Adding onto this point, be sure to consider cultural customs and practices with regards to last names, whether surnames or patronymics. For the Dutch of New Netherland, for example, a woman did not take her husband’s name after marriage. That custom remained largely in place until decades after the English took over and established the colonies of New York, Connecticut, New Jersey, and Pennsylvania. Even in more recent eras, many Italian households continued similar practices well into the 20th century, directly affecting what name you might be searching for in passenger lists.

Also consider the terms “son-in-law” and “daughter-in-law.” In early records, they can refer to either a child’s spouse, as we use the term today, or to the child of a spouse from an earlier marriage, what we now call “step-children.” Both are relationships established by law (marriage); not by blood.

White’s final piece of advice is something we can all take a note from, no matter where we’re researching:

When you are completely baffled about how to find your elusive New Englander, put all of the bits and pieces out in front of you, list them all chronologically, and figure out just exactly the clue you need—the slender thread—that might solve your problem.

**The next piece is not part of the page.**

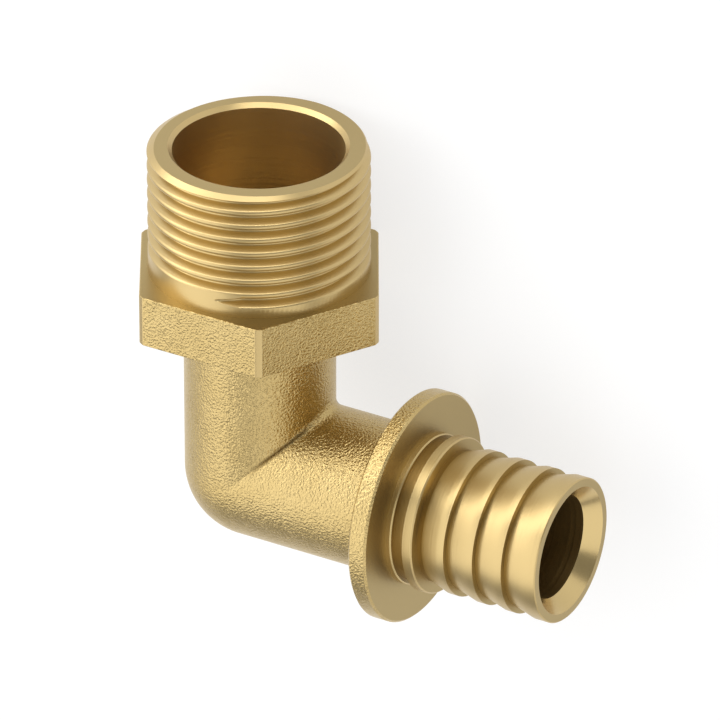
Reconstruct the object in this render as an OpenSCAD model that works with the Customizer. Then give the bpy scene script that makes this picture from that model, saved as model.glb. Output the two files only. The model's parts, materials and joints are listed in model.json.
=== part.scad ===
// Forged brass press elbow: a male pipe thread with a spanner hexagon at one end,
// a ball-shaped right-angle bend, and a ribbed press spigot behind a stop flange.
// The thread points along +Y and the spigot along +X. The fitting lies on one flat
// of its hexagon and on the rim of its flange. The origin is on the thread's axis,
// at the machined face of the hexagon.

/* [Bend and necks] */
// Outside diameter of the neck under the hexagon, the ball of the bend and the arm
neck_d = 18; // [16.4:0.1:22]
// Diameter of the waterway that is drilled through both arms
waterway_d = 12.6; // [8:0.1:13.4]
// Radius that blends the inner corner of the bend
crease_r = 1.45; // [0.6:0.05:2.6]

/* [Hexagon] */
// Width of the hexagon across its flats
hex_af = 28; // [26.6:0.1:32]
// Diameter to which the six corners are turned down
hex_corner_d = 31.9; // [29:0.1:36]
// Height of the hexagon along the thread's axis
hex_h = 6.35; // [4:0.05:10]
// Distance from the arm's axis to the underside of the hexagon
hex_offset = 20.35; // [15:0.05:28]

/* [Male thread] */
// Crest diameter of the 3/4 inch parallel pipe thread
thread_d = 26.2; // [26.1:0.01:26.44]
// Length of the turned stub from the hexagon to its end face
thread_l = 15.8; // [12:0.05:24]
// Chamfer on the outer edge of the stub's end
thread_lead = 0.6; // [0.2:0.05:1]
// Diameter of the wide bore inside the thread
thread_bore_d = 20.3; // [17:0.1:21]
// Depth of the wide bore from the end face
thread_bore_l = 16.5; // [13:0.1:18]
// Chamfer on the mouth of the wide bore
thread_bore_lead = 0.5; // [0.1:0.05:0.9]
// Point angle of the drill that leaves the cone between the two bores
drill_point = 118; // [90:1:140]

/* [Stop flange] */
// Diameter of the flange at its arm side
flange_d = 28; // [24:0.1:34]
// Distance from the thread's axis to the arm side of the flange
flange_offset = 19.95; // [16:0.05:26]
// Thickness of the flange
flange_t = 2.35; // [1.5:0.05:5]
// Rounding of the flange's two rim edges
flange_edge = 0.25; // [0.1:0.05:0.6]

/* [Press spigot] */
// Diameter over the ribs that grip the pipe
rib_d = 17.6; // [16.4:0.05:20]
// Number of saw-tooth ribs, with the land at the free end as the last
rib_count = 4; // [3:1:6]
// Distance from one rib to the next
rib_pitch = 3.85; // [2.8:0.01:5]
// Radial height of each rib's step
rib_step = 0.75; // [0.4:0.05:1.3]
// Length of the straight land on the crest of each rib
rib_land = 1.1; // [0.5:0.05:1.8]
// Length of the first rib's ramp, which is shorter than the others
first_ramp_l = 2.2; // [1:0.05:4]
// Length of the straight land at the free end
end_land = 1.75; // [1:0.05:4]
// Width of the relief between the stop ring and the first rib
relief_w = 0.6; // [0.3:0.05:2]
// Diameter of the ring beside the flange
seat_ring_d = 18.4; // [17.6:0.05:20]
// Width of the ring beside the flange
seat_ring_w = 0.7; // [0.3:0.05:1.2]
// Width of the groove between the two rings
ring_groove_w = 1.7; // [0.6:0.05:2.5]
// Diameter at the floor of the groove between the two rings
ring_groove_d = 17.2; // [16:0.05:17.5]
// Diameter of the second ring, which the pipe's end comes up against
stop_ring_d = 19; // [17.6:0.05:21]
// Width of the second ring
stop_ring_w = 1.25; // [0.8:0.05:2.5]
// Radial width of the flat end face
end_face_w = 1.05; // [0.6:0.05:1.7]
// Length of the countersink in the mouth of the spigot
mouth_l = 1.8; // [0.8:0.05:3]
// Edge break on the outer edge of the free end
end_break = 0.12; // [0.05:0.01:0.3]

/* [Hidden] */
$fn = 96;
neck_r = neck_d / 2;
waterway_r = waterway_d / 2;
thread_r = thread_d / 2;
thread_bore_r = thread_bore_d / 2;
flange_r = flange_d / 2;
rib_r = rib_d / 2;
rib_root_r = rib_r - rib_step;
hex_top = hex_offset + hex_h;
thread_end = hex_top + thread_l;
flange_face = flange_offset + flange_t;
seat_ring_end = flange_face + seat_ring_w;
stop_ring_start = seat_ring_end + ring_groove_w;
stop_ring_end = stop_ring_start + stop_ring_w;
ribs_start = stop_ring_end + relief_w;
first_rib_end = ribs_start + first_ramp_l + rib_land;
ramp_l = rib_pitch - rib_land;
last_rib_start = first_rib_end + (rib_count - 2) * rib_pitch;
spigot_end = last_rib_start + ramp_l + end_land;
mouth_r = rib_r - end_face_w;
// The cone that a twist drill leaves where it stops
drill_cone_l = (thread_bore_r - waterway_r) / tan(drill_point / 2);
// How far the blend starts below the surfaces that it joins
crease_sink = 0.05;
// Radius of the bent rod that makes the blend, thinner than the necks so it fades out at the sides
crease_rod_r = 0.72 * neck_r;

// Turns a shape drawn along +Z so that it lies along the thread's axis, +Y
module on_thread_axis() {
    rotate([-90, 0, 0]) children();
}

// Turns a shape drawn along +Z so that it lies along the arm's axis, +X
module on_arm_axis() {
    rotate([0, 90, 0]) children();
}

// The ball of the bend with both necks, which share one diameter
module bend() {
    sphere(r = neck_r);
    on_thread_axis() cylinder(r = neck_r, h = hex_offset + hex_h / 2);
    on_arm_axis() cylinder(r = neck_r, h = flange_offset + flange_t / 2);
    crease_blend();
}

// A bent rod that fills the inner corner where the two necks meet
module crease_blend() {
    corner = neck_r + crease_r - crease_sink;
    translate([corner, corner, 0])
        rotate([0, 0, 180])
            rotate_extrude(angle = 90)
                translate([crease_r + crease_rod_r, 0]) circle(r = crease_rod_r);
}

// The spanner hexagon, with two flats parallel to the plane of the bend
module hexagon() {
    translate([0, hex_offset, 0])
        on_thread_axis() intersection() {
            cylinder(d = hex_af / cos(30), h = hex_h, $fn = 6);
            cylinder(d = hex_corner_d, h = hex_h);
        }
}

// The turned stub at crest diameter, with the chamfer that starts the thread
module thread_stub() {
    on_thread_axis() rotate_extrude()
        polygon([
            [0, hex_top - hex_h / 2],
            [thread_r, hex_top - hex_h / 2],
            [thread_r, thread_end - thread_lead],
            [thread_r - thread_lead, thread_end],
            [0, thread_end]
        ]);
}

// The stop flange that the sliding sleeve comes up against
module flange() {
    on_arm_axis() rotate_extrude()
        polygon([
            [0, flange_offset],
            [flange_r - flange_edge, flange_offset],
            [flange_r, flange_offset + flange_edge],
            [flange_r, flange_face - flange_edge],
            [flange_r - flange_edge, flange_face],
            [0, flange_face]
        ]);
}

// Points of one rib: its root, the end of its ramp, and the end of its land
function rib_points(start, ramp, land) = [
    [rib_root_r, start],
    [rib_r, start + ramp],
    [rib_r, start + ramp + land]
];

// The press spigot, turned in one profile from the flange to its free end
module spigot() {
    on_arm_axis() rotate_extrude()
        polygon(concat(
            [
                [0, flange_face - flange_t / 2],
                [seat_ring_d / 2, flange_face - flange_t / 2],
                [seat_ring_d / 2, seat_ring_end],
                [ring_groove_d / 2, seat_ring_end],
                [ring_groove_d / 2, stop_ring_start],
                [stop_ring_d / 2, stop_ring_start],
                [stop_ring_d / 2, stop_ring_end],
                [rib_root_r, stop_ring_end]
            ],
            rib_points(ribs_start, first_ramp_l, rib_land),
            [
                for (i = [0 : 1 : rib_count - 3])
                    each rib_points(first_rib_end + i * rib_pitch, ramp_l, rib_land)
            ],
            rib_points(last_rib_start, ramp_l, end_land - end_break),
            [
                [rib_r - end_break, spigot_end],
                [0, spigot_end]
            ]
        ));
}

// The wide bore in the thread, down to the cone that its drill leaves
module thread_bore() {
    mouth = thread_bore_r + thread_bore_lead;
    floor_y = thread_end - thread_bore_l;
    on_thread_axis() rotate_extrude()
        polygon([
            [0, 0],
            [waterway_r, 0],
            [waterway_r, floor_y - drill_cone_l],
            [thread_bore_r, floor_y],
            [thread_bore_r, thread_end - thread_bore_lead],
            [mouth, thread_end],
            [mouth, thread_end + 1],
            [0, thread_end + 1]
        ]);
}

// The waterway through the arm, with the countersink in the spigot's mouth
module arm_bore() {
    sphere(r = waterway_r);
    on_arm_axis() rotate_extrude()
        polygon([
            [0, 0],
            [waterway_r, 0],
            [waterway_r, spigot_end - mouth_l],
            [mouth_r, spigot_end],
            [mouth_r, spigot_end + 1],
            [0, spigot_end + 1]
        ]);
}

// The whole fitting, forged as one piece and then turned and drilled
module elbow() {
    color("#D9BD7B") translate([0, -hex_top, 0]) difference() {
        union() {
            bend();
            hexagon();
            thread_stub();
            flange();
            spigot();
        }
        thread_bore();
        arm_bore();
    }
}

elbow();
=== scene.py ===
"""A brass press elbow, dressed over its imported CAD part.

The fitting is forged in one piece and then turned, threaded and drilled, so it is
modelled as one closed mesh. The forged skin, the turned faces and the drilled bores
each have a finish of their own.

All lengths in the classes are in millimetres, in the frame of the CAD part: the
thread's axis is Y, the spigot's axis is parallel to X, and the origin lies on the
thread's axis at the machined face of the hexagon.
"""

import json
import logging
import math
from contextlib import contextmanager
from dataclasses import dataclass, field
from enum import Enum
from typing import Any, Callable, Iterator, Sequence

import bmesh
import bpy
from mathutils import Matrix, Vector

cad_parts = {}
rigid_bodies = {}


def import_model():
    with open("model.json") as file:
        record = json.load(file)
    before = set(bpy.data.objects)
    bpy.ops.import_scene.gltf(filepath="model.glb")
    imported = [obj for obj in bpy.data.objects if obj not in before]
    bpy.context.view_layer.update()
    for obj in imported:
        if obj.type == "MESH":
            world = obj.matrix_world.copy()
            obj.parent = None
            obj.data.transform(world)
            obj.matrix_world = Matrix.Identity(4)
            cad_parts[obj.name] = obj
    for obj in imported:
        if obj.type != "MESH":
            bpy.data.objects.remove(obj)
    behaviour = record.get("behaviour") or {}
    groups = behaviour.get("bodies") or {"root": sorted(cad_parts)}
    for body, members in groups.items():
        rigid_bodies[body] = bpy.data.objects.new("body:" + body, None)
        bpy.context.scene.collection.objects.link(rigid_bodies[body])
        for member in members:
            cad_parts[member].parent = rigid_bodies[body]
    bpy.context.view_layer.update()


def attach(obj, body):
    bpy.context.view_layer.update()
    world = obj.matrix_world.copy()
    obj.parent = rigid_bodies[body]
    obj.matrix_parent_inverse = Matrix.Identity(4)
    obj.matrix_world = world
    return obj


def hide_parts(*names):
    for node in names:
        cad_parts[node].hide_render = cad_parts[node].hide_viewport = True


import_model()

LOG = logging.getLogger("elbow")
MM = 0.001
# Faces round a full turn
SEGMENTS = 144
# Vertices nearer than this are one, in metres
MERGE = 1e-6
# Edges that turn by more than this stay sharp, in degrees
SHARP_FROM = 20.0
# A face looks along an axis when this much of its normal does
FLAT = 0.99
# How near a point has to be to count as on a station, in millimetres
ON = 1e-3
# How far past the metal a cutting tool reaches, in millimetres
OVERSHOOT = 1.0

# The colour sockets of a Mix node: its two inputs and its result
MIX_A, MIX_B, MIX_RESULT = 6, 7, 2

Point = tuple[float, float]
Test = Callable[[Vector], bool]


class Axis(Enum):
    """The two axes that the lathe work of the fitting turns about."""

    THREAD = Vector((0.0, 1.0, 0.0))
    ARM = Vector((1.0, 0.0, 0.0))

    @property
    def turn(self) -> tuple[float, float, float]:
        """Rotation that lays a shape drawn along Z on this axis."""
        return (-math.pi / 2, 0.0, 0.0) if self is Axis.THREAD else (0.0, math.pi / 2, 0.0)

    @property
    def across(self) -> Vector:
        """Ones in the two directions across this axis, and zero along it."""
        return Vector((1.0, 1.0, 1.0)) - self.value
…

Then stand back, take another look, and see if there is a different way to approach it. Are you looking in the right place? Are you looking for the right name? Are you looking in the right time period? . . . Look in the right place and there you should find your elusive New Englander.[5]


[1] Elizabeth Pearson White, “Finding Elusive New Englanders,” National Genealogical Society Quarterly 70 (1982), 83–95; PDF, NGSQ Archives (https://www.ngsgenealogy.org/ngsq/ngsq_archives/ : 13 October 2020).

[2] White, “Finding Elusive New Englanders,” 83.

[3] White, “Finding Elusive New Englanders,” 84. 

[4] White, “Finding Elusive New Englanders,” 91–92.

[5] White, “Finding Elusive New Englanders,” 94.